§ **GIVEN DATA**:
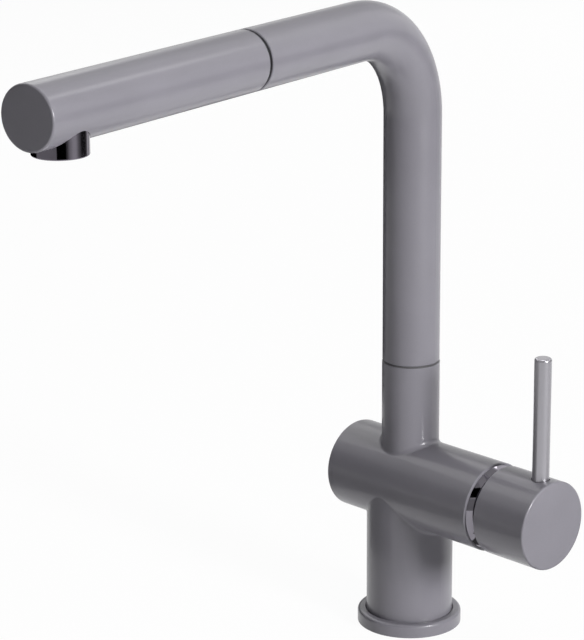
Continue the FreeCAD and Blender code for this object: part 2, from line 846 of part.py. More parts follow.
def aerator_housing():
    housing = upright(aerator_radius, aerator_bottom, aerator_top, 0, -aerator_reach)
    housing = housing.makeFillet(aerator_round, circles(housing, aerator_radius, upward, aerator_bottom))
    thread_top = aerator_top + aerator_thread_length
    housing = housing.fuse(upright(aerator_thread_radius, aerator_top - 1, thread_top, 0, -aerator_reach))
    mouth_top = aerator_bottom + aerator_mouth_depth
    mouth = upright(aerator_mouth_radius, aerator_bottom, mouth_top, 0, -aerator_reach)
    return housing.cut([mouth, upright(aerator_bore, aerator_bottom, thread_top, 0, -aerator_reach)])


def aerator_insert():
    low = aerator_bottom + insert_inset
    high = low + insert_height
    insert = upright(aerator_mouth_radius - seat_gap, low, high, 0, -aerator_reach)
    hollow = aerator_mouth_radius - insert_rim
    insert = insert.cut(upright(hollow, low + insert_floor, high, 0, -aerator_reach))
    holes = []
    for ring in range(mesh_rings + 1):
        count = max(1, 6 * ring)
        for step in range(count):
            angle = 2 * math.pi * step / count
            x_hole = ring * mesh_pitch * math.cos(angle)
            y_hole = ring * mesh_pitch * math.sin(angle) - aerator_reach
            holes.append(upright(mesh_hole_radius, low, high, x_hole, y_hole))
    return insert.cut(holes)


def aerator_seal():
    low = aerator_top + aerator_thread_length + seal_gap
    high = low + aerator_seal_height - aerator_seal_slack
    seal = upright(aerator_thread_radius, low, high, 0, -aerator_reach)
    return seal.cut(upright(aerator_bore, low, high, 0, -aerator_reach))


clamp_top = -worktop_thickness
pieces = {
    "body_casting": body_casting(),
    "barrel_end_cap": barrel_end_cap(),
    "port_block": port_block(),
    "block_gasket": block_gasket(),
    "base_ring": base_ring(),
    "base_gasket": base_gasket(),
    "mounting_shank": mounting_shank(),
    "clamp_gasket": clamp_ring(clamp_gasket_thickness, clamp_top),
    "clamp_washer": clamp_ring(clamp_washer_thickness, clamp_top - clamp_gasket_thickness),
    "fixing_nut": fixing_nut(),
    "cartridge_base": cartridge_base(),
    "port_seals": port_seals(),
    "cartridge_housing": cartridge_housing(),
    "fixed_disc": fixed_disc(),
    "moving_disc": moving_disc(),
    "disc_carrier": disc_carrier(),
    "spindle_rotor": spindle_rotor(),
    "pivot_pin": pin_hole(pivot_pin_radius),
    "cartridge_spindle": cartridge_spindle(),
    "cartridge_nut": cartridge_nut(),
    "dome_cover": dome_cover(),
    "lever_knob": lever_knob(),
    "knob_grub_screw": knob_grub_screw(),
    "lever_pin": lever_pin(),
    "swivel_washer": swivel_washer(),
    "upper_glide_ring": glide_ring(stub_top - upper_ring_drop - glide_ring_height),
    "lower_glide_ring": glide_ring(stub_bore_floor + lower_ring_rise),
    "spout_stop_screw": spout_stop_screw(),
    "spout_tube": spout_tube(),
    "swivel_sleeve": swivel_sleeve(),
    "docking_bush": docking_bush(),
    "pullout_hose": pullout_hose(),
    "hose_coupling": hose_coupling(),
    "hose_ferrule": hose_ferrule(),
    "hose_connector": hose_connector(),
    "handset_shell": handset_shell(),
    "handset_waterway": handset_waterway(),
    "check_valve": check_valve(),
    "aerator_housing": aerator_housing(),
    "aerator_insert": aerator_insert(),
    "aerator_seal": aerator_seal(),
}

turned = [
    "spout_tube",
    "swivel_sleeve",
    "docking_bush",
    "hose_ferrule",
    "hose_connector",
    "handset_shell",
    "handset_waterway",
    "check_valve",
    "aerator_housing",
    "aerator_insert",
    "aerator_seal",
]
for name in turned:
    pieces[name].rotate(Vector(0, 0, 0), upward, spout_turn)

os.makedirs("parts", exist_ok=True)
for name, shape in pieces.items():
    print(name, "solids", len(shape.Solids), "valid", shape.isValid(), "volume", round(shape.Volume, 1))
    shape.exportStep("parts/" + name + ".step")
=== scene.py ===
# Kitchen mixer tap with a swivel spout and a pull-out handset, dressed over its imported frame.
import json
import math

import bpy
from mathutils import Matrix, Vector


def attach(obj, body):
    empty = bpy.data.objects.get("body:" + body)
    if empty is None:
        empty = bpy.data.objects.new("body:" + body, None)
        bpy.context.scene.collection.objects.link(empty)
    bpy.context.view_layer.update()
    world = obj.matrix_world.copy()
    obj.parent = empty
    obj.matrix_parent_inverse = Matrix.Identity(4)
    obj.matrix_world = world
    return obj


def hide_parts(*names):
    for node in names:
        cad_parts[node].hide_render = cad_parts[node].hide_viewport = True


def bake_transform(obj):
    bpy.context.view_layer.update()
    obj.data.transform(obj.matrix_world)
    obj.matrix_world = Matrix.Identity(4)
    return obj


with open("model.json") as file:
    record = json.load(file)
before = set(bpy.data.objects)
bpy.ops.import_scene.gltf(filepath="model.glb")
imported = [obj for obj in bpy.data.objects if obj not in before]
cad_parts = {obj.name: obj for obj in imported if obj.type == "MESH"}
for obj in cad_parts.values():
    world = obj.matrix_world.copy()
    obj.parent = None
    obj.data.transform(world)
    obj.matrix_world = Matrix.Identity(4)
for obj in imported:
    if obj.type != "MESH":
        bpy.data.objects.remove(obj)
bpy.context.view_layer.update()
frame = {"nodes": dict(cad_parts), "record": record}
nodes = frame["nodes"]
scene = bpy.context.scene
print("frame loaded:", len(nodes), "nodes")


# Camera, where the photograph was taken from
camera = {
    "place": (0.92005, -0.97052, 0.56496),
    "turnDegrees": -2.6736,      # left or right of the foot's direction
    "tiltDegrees": -16.5306,
    "rollDegrees": -0.338,
    "lensMillimetres": 149.868,
    "sensorMillimetres": 36.0,
    "nearest": 0.05,             # metres, nothing nearer or farther away is seen
    "farthest": 20.0,
}


def placeCamera(setting):
    place = Vector(setting["place"])
    heading = math.atan2(-place.x, -place.y) + math.radians(setting["turnDegrees"])
    tilt = math.radians(setting["tiltDegrees"])
    level = math.cos(tilt)
    ahead = Vector((math.sin(heading) * level, math.cos(heading) * level, math.sin(tilt)))
    side = ahead.cross(Vector((0, 0, 1))).normalized()
    top = side.cross(ahead)
    roll = math.radians(setting["rollDegrees"])
    sideTurned = side * math.cos(roll) + top * math.sin(roll)
    topTurned = top * math.cos(roll) - side * math.sin(roll)
    lens = bpy.data.cameras.new("photoCamera")
    lens.lens = setting["lensMillimetres"]
    lens.sensor_width = setting["sensorMillimetres"]
    lens.clip_start = setting["nearest"]
    lens.clip_end = setting["farthest"]
    holder = bpy.data.objects.new("photoCamera", lens)
    scene.collection.objects.link(holder)
    turn = Matrix((sideTurned, topTurned, -ahead)).transposed().to_4x4()
    holder.matrix_world = Matrix.Translation(place) @ turn
    scene.camera = holder


placeCamera(camera)
scene.view_settings.view_transform = "Standard"
print("camera placed")


# Materials
def newMaterial(name):
    made = bpy.data.materials.new(name)
    made.use_nodes = True
    return made, made.node_tree, made.node_tree.nodes["Principled BSDF"]


def addNode(tree, kind, **values):
    node = tree.nodes.new(kind)
    for key, value in values.items():
        setattr(node, key, value)
    return node


def addNoise(tree, scale, detail=2.0, roughness=0.5, stretch=None):
    place = addNode(tree, "ShaderNodeTexCoord")
    noise = addNode(tree, "ShaderNodeTexNoise")
    noise.inputs["Scale"].default_value = scale
    noise.inputs["Detail"].default_value = detail
    noise.inputs["Roughness"].default_value = roughness
    if stretch:
        mapping = addNode(tree, "ShaderNodeMapping")
        mapping.inputs["Scale"].default_value = stretch
        tree.links.new(place.outputs["Object"], mapping.inputs["Vector"])
        tree.links.new(mapping.outputs["Vector"], noise.inputs["Vector"])
    else:
        tree.links.new(place.outputs["Object"], noise.inputs["Vector"])
    return noise.outputs["Fac"]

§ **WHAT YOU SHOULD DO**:
Make an exact transcription of the lines from the line with "for name, shape" through the line with "before = set(bpy.data.objects)", inclusive, omitting all others.

§ **TASK OUTPUT**:
for name, shape in pieces.items():
    print(name, "solids", len(shape.Solids), "valid", shape.isValid(), "volume", round(shape.Volume, 1))
    shape.exportStep("parts/" + name + ".step")
=== scene.py ===
# Kitchen mixer tap with a swivel spout and a pull-out handset, dressed over its imported frame.
import json
import math

import bpy
from mathutils import Matrix, Vector


def attach(obj, body):
    empty = bpy.data.objects.get("body:" + body)
    if empty is None:
        empty = bpy.data.objects.new("body:" + body, None)
        bpy.context.scene.collection.objects.link(empty)
    bpy.context.view_layer.update()
    world = obj.matrix_world.copy()
    obj.parent = empty
    obj.matrix_parent_inverse = Matrix.Identity(4)
    obj.matrix_world = world
    return obj


def hide_parts(*names):
    for node in names:
        cad_parts[node].hide_render = cad_parts[node].hide_viewport = True


def bake_transform(obj):
    bpy.context.view_layer.update()
    obj.data.transform(obj.matrix_world)
    obj.matrix_world = Matrix.Identity(4)
    return obj


with open("model.json") as file:
    record = json.load(file)
before = set(bpy.data.objects)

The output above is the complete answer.